### Written instruction
Wherever a line holds the string "materials", copy that line.

### Given data

::::::::::

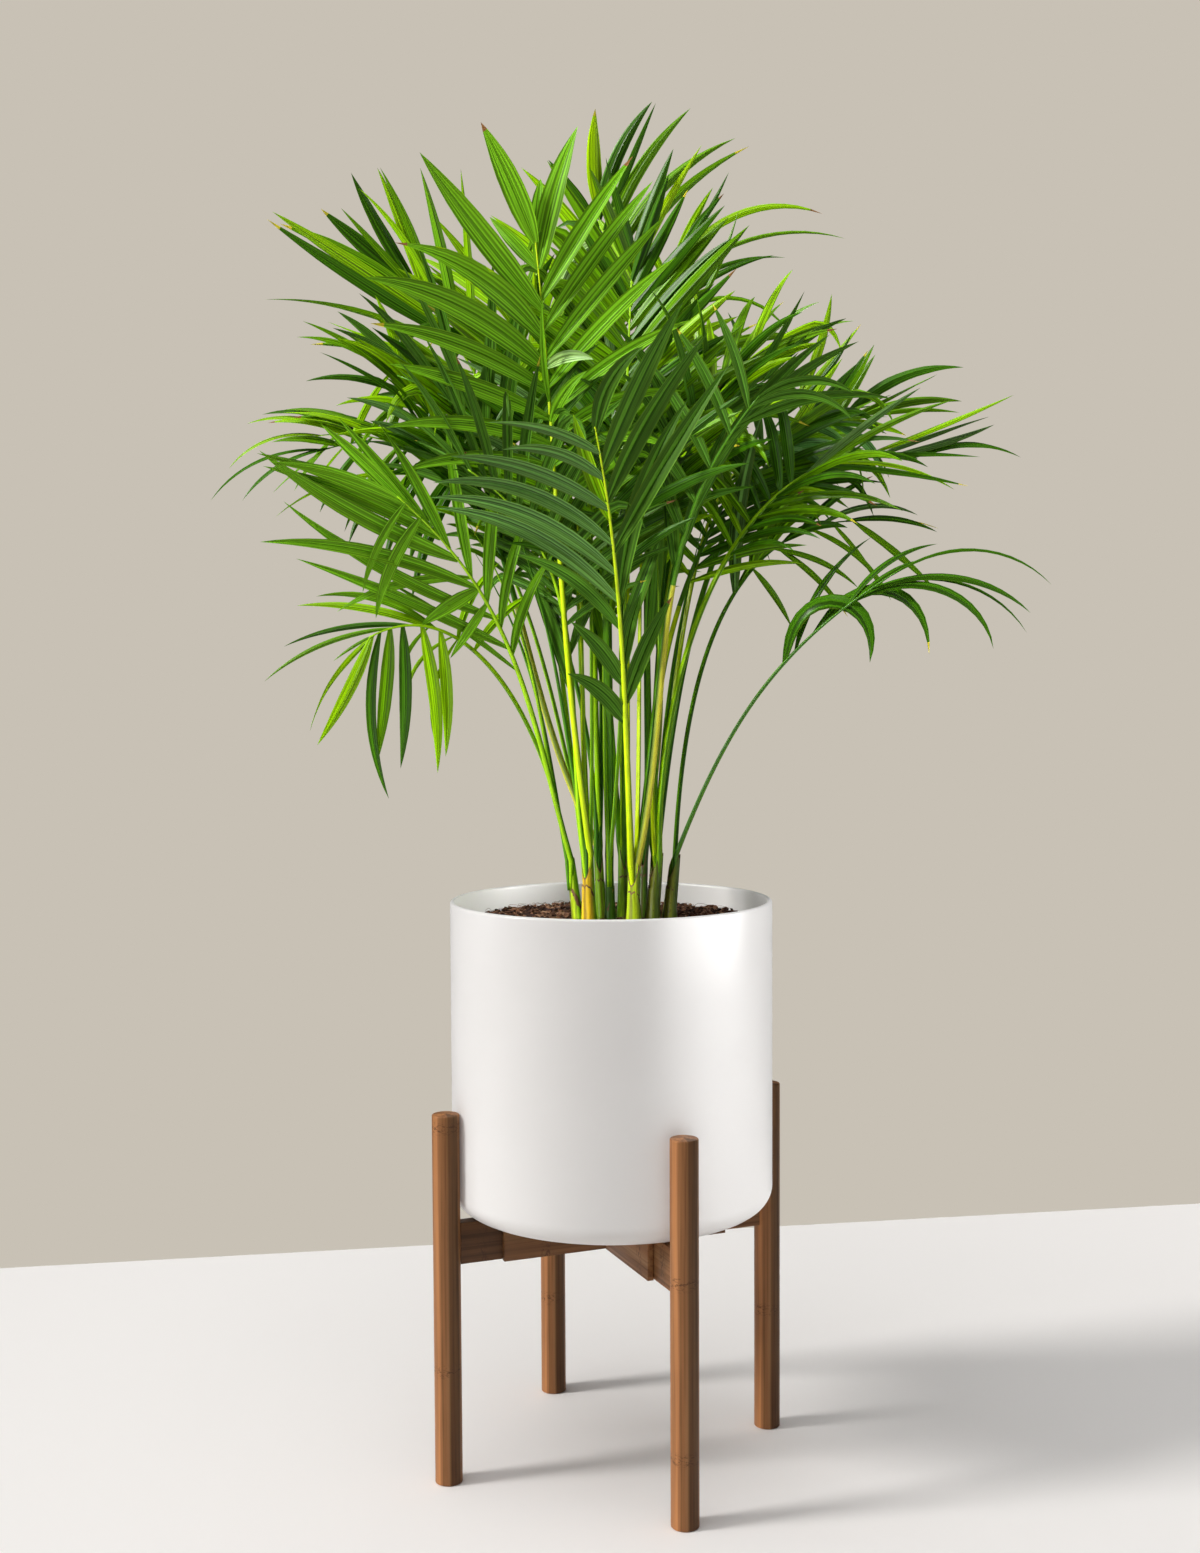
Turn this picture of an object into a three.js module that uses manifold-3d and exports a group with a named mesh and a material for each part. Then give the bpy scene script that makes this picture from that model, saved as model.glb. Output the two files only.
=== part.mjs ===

::::::::::

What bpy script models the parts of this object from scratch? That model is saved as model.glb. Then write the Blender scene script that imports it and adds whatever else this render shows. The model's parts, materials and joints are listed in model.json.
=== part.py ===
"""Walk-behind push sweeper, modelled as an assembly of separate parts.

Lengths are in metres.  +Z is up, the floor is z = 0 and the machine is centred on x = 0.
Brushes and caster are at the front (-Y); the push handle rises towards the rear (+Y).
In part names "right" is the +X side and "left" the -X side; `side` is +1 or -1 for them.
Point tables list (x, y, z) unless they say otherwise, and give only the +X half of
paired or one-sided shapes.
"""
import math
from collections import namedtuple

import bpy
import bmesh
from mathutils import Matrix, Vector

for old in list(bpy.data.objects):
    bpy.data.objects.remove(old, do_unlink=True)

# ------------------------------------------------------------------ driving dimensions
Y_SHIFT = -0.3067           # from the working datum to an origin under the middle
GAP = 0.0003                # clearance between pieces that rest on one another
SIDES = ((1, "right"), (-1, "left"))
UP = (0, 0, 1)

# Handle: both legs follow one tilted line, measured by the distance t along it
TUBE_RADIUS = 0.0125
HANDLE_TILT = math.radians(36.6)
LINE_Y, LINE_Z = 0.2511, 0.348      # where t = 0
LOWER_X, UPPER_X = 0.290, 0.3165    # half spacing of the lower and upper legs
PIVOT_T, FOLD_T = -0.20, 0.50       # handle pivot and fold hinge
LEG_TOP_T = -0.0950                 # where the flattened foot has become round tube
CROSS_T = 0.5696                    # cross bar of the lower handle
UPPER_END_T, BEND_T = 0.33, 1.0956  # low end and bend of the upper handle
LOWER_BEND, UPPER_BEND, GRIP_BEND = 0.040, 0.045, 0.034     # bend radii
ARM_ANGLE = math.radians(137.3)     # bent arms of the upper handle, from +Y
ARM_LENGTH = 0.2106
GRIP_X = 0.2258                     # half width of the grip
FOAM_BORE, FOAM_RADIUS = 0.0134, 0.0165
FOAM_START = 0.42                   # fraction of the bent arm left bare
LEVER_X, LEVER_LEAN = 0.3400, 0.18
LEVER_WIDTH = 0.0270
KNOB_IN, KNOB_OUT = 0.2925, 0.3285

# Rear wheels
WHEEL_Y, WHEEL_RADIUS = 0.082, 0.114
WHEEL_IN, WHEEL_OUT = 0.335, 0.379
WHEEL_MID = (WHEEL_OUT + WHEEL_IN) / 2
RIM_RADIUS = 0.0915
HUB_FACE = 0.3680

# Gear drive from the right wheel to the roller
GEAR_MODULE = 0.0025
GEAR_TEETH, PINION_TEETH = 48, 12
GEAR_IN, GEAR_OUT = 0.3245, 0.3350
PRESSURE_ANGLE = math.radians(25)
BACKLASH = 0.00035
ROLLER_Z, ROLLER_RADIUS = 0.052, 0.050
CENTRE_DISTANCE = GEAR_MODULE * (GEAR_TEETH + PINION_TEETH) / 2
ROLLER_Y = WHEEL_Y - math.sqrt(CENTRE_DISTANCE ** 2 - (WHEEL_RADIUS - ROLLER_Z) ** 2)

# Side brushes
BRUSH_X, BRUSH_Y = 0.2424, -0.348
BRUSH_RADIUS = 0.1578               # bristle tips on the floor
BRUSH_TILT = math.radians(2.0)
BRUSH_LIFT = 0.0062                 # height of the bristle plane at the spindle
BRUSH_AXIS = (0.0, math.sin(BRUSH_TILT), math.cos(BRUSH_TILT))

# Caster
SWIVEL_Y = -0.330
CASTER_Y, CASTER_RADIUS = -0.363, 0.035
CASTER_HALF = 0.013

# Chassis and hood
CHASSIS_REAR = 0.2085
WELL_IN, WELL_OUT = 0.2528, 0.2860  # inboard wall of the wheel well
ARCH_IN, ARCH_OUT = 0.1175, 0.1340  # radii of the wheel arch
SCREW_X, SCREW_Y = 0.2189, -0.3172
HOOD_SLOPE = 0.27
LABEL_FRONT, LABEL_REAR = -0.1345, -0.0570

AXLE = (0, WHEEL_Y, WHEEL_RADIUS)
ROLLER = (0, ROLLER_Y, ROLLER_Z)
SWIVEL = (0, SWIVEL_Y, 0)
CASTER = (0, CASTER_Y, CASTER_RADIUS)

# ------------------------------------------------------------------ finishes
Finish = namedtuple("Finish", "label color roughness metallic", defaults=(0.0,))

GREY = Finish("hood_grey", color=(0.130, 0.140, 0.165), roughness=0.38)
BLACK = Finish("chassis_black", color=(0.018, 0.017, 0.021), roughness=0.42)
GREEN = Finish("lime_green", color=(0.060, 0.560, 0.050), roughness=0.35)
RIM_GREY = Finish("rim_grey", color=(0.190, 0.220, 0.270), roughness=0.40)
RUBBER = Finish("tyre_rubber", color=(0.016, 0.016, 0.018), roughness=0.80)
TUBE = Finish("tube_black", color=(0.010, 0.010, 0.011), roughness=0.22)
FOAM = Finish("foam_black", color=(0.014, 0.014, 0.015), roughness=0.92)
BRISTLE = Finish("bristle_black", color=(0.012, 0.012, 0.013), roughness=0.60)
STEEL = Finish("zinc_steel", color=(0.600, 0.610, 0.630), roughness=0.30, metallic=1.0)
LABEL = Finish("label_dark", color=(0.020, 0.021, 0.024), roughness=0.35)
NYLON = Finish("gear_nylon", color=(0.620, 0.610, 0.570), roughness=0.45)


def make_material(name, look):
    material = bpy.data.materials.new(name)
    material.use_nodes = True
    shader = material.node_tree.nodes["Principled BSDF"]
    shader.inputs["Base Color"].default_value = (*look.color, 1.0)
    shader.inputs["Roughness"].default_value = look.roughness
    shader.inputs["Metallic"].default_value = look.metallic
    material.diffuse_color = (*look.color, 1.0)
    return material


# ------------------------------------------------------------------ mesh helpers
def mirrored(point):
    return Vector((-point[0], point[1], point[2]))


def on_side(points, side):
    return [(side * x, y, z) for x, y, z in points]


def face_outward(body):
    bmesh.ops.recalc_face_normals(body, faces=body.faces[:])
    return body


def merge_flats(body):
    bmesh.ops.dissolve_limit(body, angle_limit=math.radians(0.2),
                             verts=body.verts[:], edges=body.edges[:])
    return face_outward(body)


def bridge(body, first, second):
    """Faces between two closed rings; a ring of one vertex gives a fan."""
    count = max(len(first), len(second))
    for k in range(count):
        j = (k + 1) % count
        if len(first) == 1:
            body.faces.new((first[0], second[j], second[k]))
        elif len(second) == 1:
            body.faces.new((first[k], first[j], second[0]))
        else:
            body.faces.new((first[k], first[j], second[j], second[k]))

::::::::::

### Reply to the exercise
What bpy script models the parts of this object from scratch? That model is saved as model.glb. Then write the Blender scene script that imports it and adds whatever else this render shows. The model's parts, materials and joints are listed in model.json.
    material = bpy.data.materials.new(name)